The board president also stated that he does not have campaign contributions from labor unions and was not endorsed by the Sacramento Area Firefighters Local 522, which represents Cosumnes firefighters. He added that he still does his best to make sure that Cosumnes firefighters are equipped and funded.

A Herburger review of Fuentes’s 2016 campaign disclosures confirmed that he did not receive union contributions.

Fuentes, Luttrell and Albiani are running for re-election without opposition to the CSD board in this year’s election.

Brewer announced that he would “hesitantly” approve the agreement. He directed a message to the CSD’s new labor partner.

“One heed of caution, deal with the CSD and make it fair,” Brewer said. “If we don’t feel this is in our interest, we’re moving our way.”

Opponents of the agreement argued that the CSD could be trapped with the agreement if the two projects go over budget.

Luttrell said that the deal is wrong and he then recalled when he worked as Sacramento firefighter at Station 14 during the early 1970s.

“It was a dilapidated building then, it’s worse now,” he said.

The director said that the city of Sacramento put the station’s replacement project out to bid with a union Project Labor Agreement last year, and the bids went over the project’s estimated cost by 33%.

“That’s going to happen here, folks,” he said.

Luttrell, who is a former Local 522 board member, noted that he is a longtime member of the Central Labor Council.

“I’m probably the only dues-paying union member right up here now,” he said.

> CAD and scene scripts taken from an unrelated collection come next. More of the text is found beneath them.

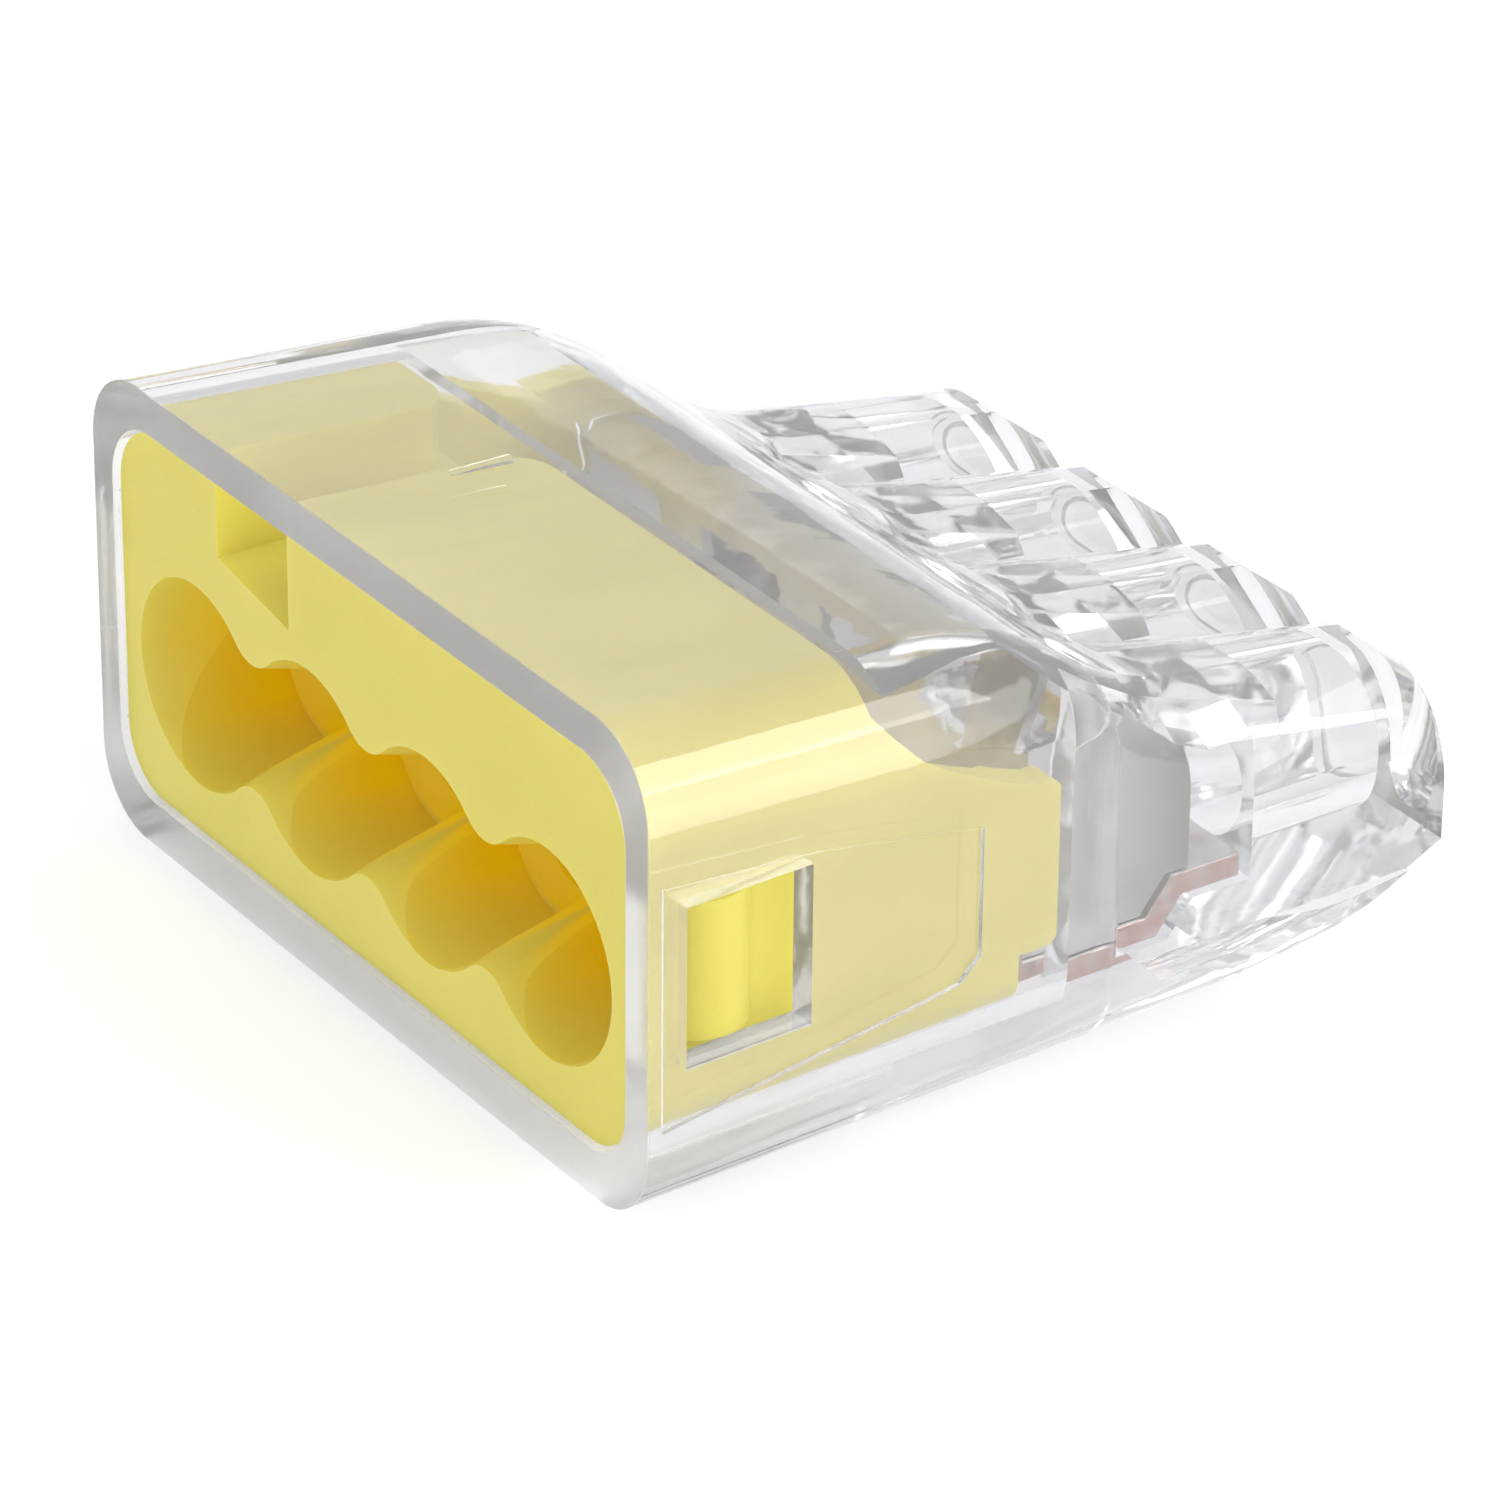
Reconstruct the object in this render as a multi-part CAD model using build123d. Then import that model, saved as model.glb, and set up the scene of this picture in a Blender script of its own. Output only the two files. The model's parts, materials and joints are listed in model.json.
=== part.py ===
from build123d import *
import math
import os

# Push-in wire connector for four conductors.
# X runs across the ports, +Y is the way a wire is pushed in, +Z is up.
# The origin is the middle of the footprint, on the face that the connector rests on.

# ---- driving dimensions, millimetres ----
port_pitch = 4.2
port_count = 4
overall_length = 20.2
front_width = 19.8
front_height = 10.1
axis_height = 4.3          # port centre line above the resting face
front_y = -overall_length / 2
fit_gap = 0.06             # gap all round between two pieces that fit together
overcut = 0.5              # how far a cutter or a joined block runs past the face that it meets
same_place = 0.01          # two positions this close are the same one

# clear housing, outside
side_draft = 0.04          # inward lean of each side wall, mm per mm of depth
roof_fall = 0.062          # how gently the roof falls before it sweeps down, mm per mm of depth
roof_front_length = 6.8
sweep_middle = 10.9        # a point half way down the sweep
sweep_middle_height = 8.0
shoulder_length = 11.25    # where the wide front section ends
sweep_end = 14.0           # where the sweep has become the ribbed rear roof
sweep_end_height = 6.33
rib_fall = 0.165           # how steeply the ribbed roof falls to the rear
rear_half_width = 8.65
rear_draft = 0.02
rear_face = 19.7           # plane that the end domes stand on
rear_bevel = 0.65
tail_top_height = 5.0      # top of the rear face
tail_bevel_start = 16.0    # underside bevel, from here to the rear face
tail_bevel_height = 1.75
tail_bend_round = 4.0
side_zone = 7.4            # edges farther out than this belong to a side
floor_zone = 1.0           # edges wholly below this belong to the underside
top_corner_round = 1.7
low_corner_round = 1.6
shoulder_round = 0.55
base_height = 1.35         # wide base that carries on behind the shoulder
base_inset = 0.03          # how far the base stands inside the line of the front section's sides
base_corner_round = 1.65
base_taper_start = 14.5    # from here the base narrows to the rear section
gusset_size = 0.9          # slope between the shoulder and the base

# clear housing, inside
rim_side = 0.72
rim_top = 0.86
rim_floor = 0.98
insert_stop = 5.95         # depth where the insert's tall block stops
cage_roof = 4.3            # cavity roof above the port axis, behind the block
cage_roof_end = 8.8        # where that roof starts to slope down
cage_slope = [(12.4, 1.95), (13.2, 1.25), (14.0, 0.9)]
cage_half = 8.02
cage_rear_gap = 0.18       # behind the bar
finger_room_roof = [(10.0, 3.3), (11.0, 3.0), (12.5, 2.2), (16.0, 1.0)]
finger_room_floor = -1.0
finger_room_gap = 0.2      # on each side of a finger
cheek_room_gap = 0.25      # behind each cheek of the insert
pocket_radius = 1.36
pocket_start = 12.0
pocket_end = 18.3
wire_axis_drop = 0.45      # the bare conductor runs this much below the port centre

# snap windows in the side walls
window_front = 0.95
window_rear = 3.8
window_low = -1.1
window_high = 2.3

# shallow panel round each window: (depth, height from the port centre line)
panel_outline = [
    (0.35, -2.2),
    (6.5, -1.45),
    (7.2, -1.35),
    (7.7, -0.9),
    (7.7, 1.85),
    (4.0, 2.55),
    (0.35, 2.9),
]
panel_sink = 0.1

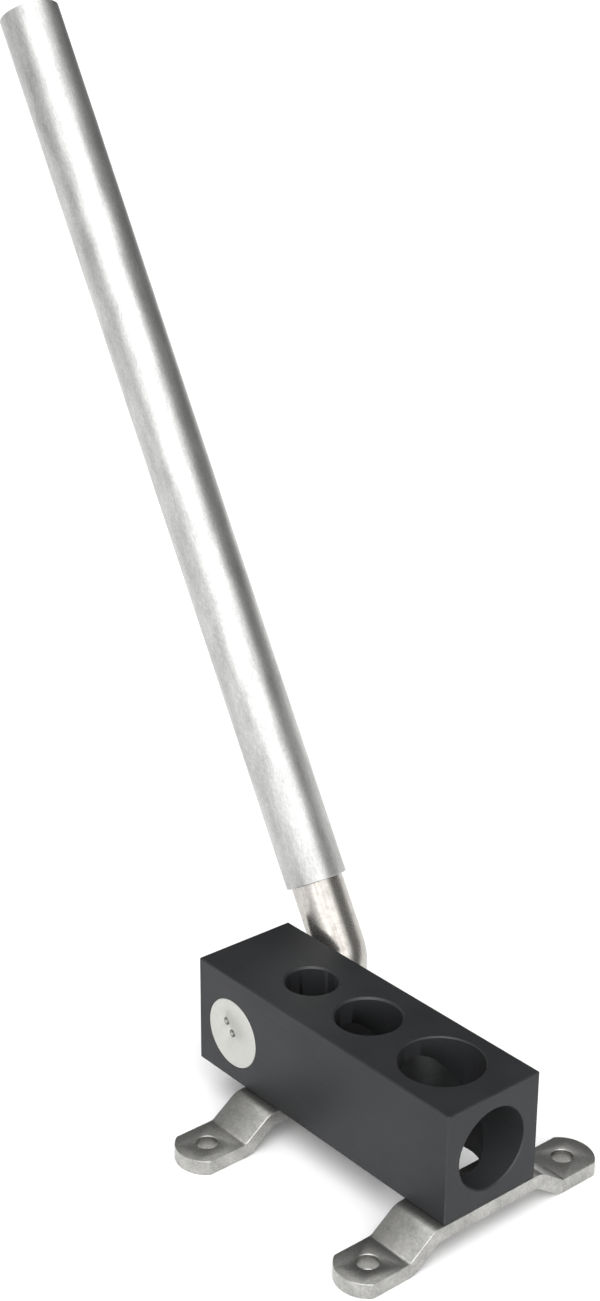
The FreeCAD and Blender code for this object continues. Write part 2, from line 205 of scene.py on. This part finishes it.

Sacramento-Sierra earlier rejected Luttrell’s request to have a project go out to rebid if less than three qualified contractors respond or if all of the bids exceed the estimated project cost by more than 10%.

In a comment submitted to the CSD board, Sacramento-Sierra’s attorney Tom Enslow said that Luttrell’s rebid proposal was “unworkable,” and that it would undercut his council’s agreement with the CSD.

The CSD’s legal counsel, Sigrid Asmundson, told the board that they still have the option of putting a project out to rebid, but the approved bidder must still follow the conditions of the Sacramento-Sierra agreement.

Albiani told the board that their district previously had projects go out for rebidding after proposed bids from contractors were too high. He compared the new agreement to a baseball game.

“The CSD is providing the balls and bats, and they’re playing on our field,” Albiani said. “And yet, they’re going to permit the other team to make the rules – I think that is so onerous.”

During their meeting, the CSD board heard divided opinions from the public as well as members of organizations such as the Coalition for Fair Employment and Construction.

“You have no protection against the almost guaranteed high cost associated with this (agreement),” that coalition’s executive director, Eric Christen said.

Supporters said that the agreement would offer great training opportunities for local workers.

“We have been in the negative effect of the aftermath of COVD-19,” Elk Grove resident Tim Cavanaugh said. “This vote will be a positive growth for the Elk Grove community.”

Paul Mewton, the CSD’s chief of planning, design and construction, told Herburger staff that the solar panel and Fire Station 77 projects are scheduled to go out to bid next year. There are plans to finish the solar panel project by next fall and the fire station in early 2022. No estimated construction costs have been reported for those projects yet.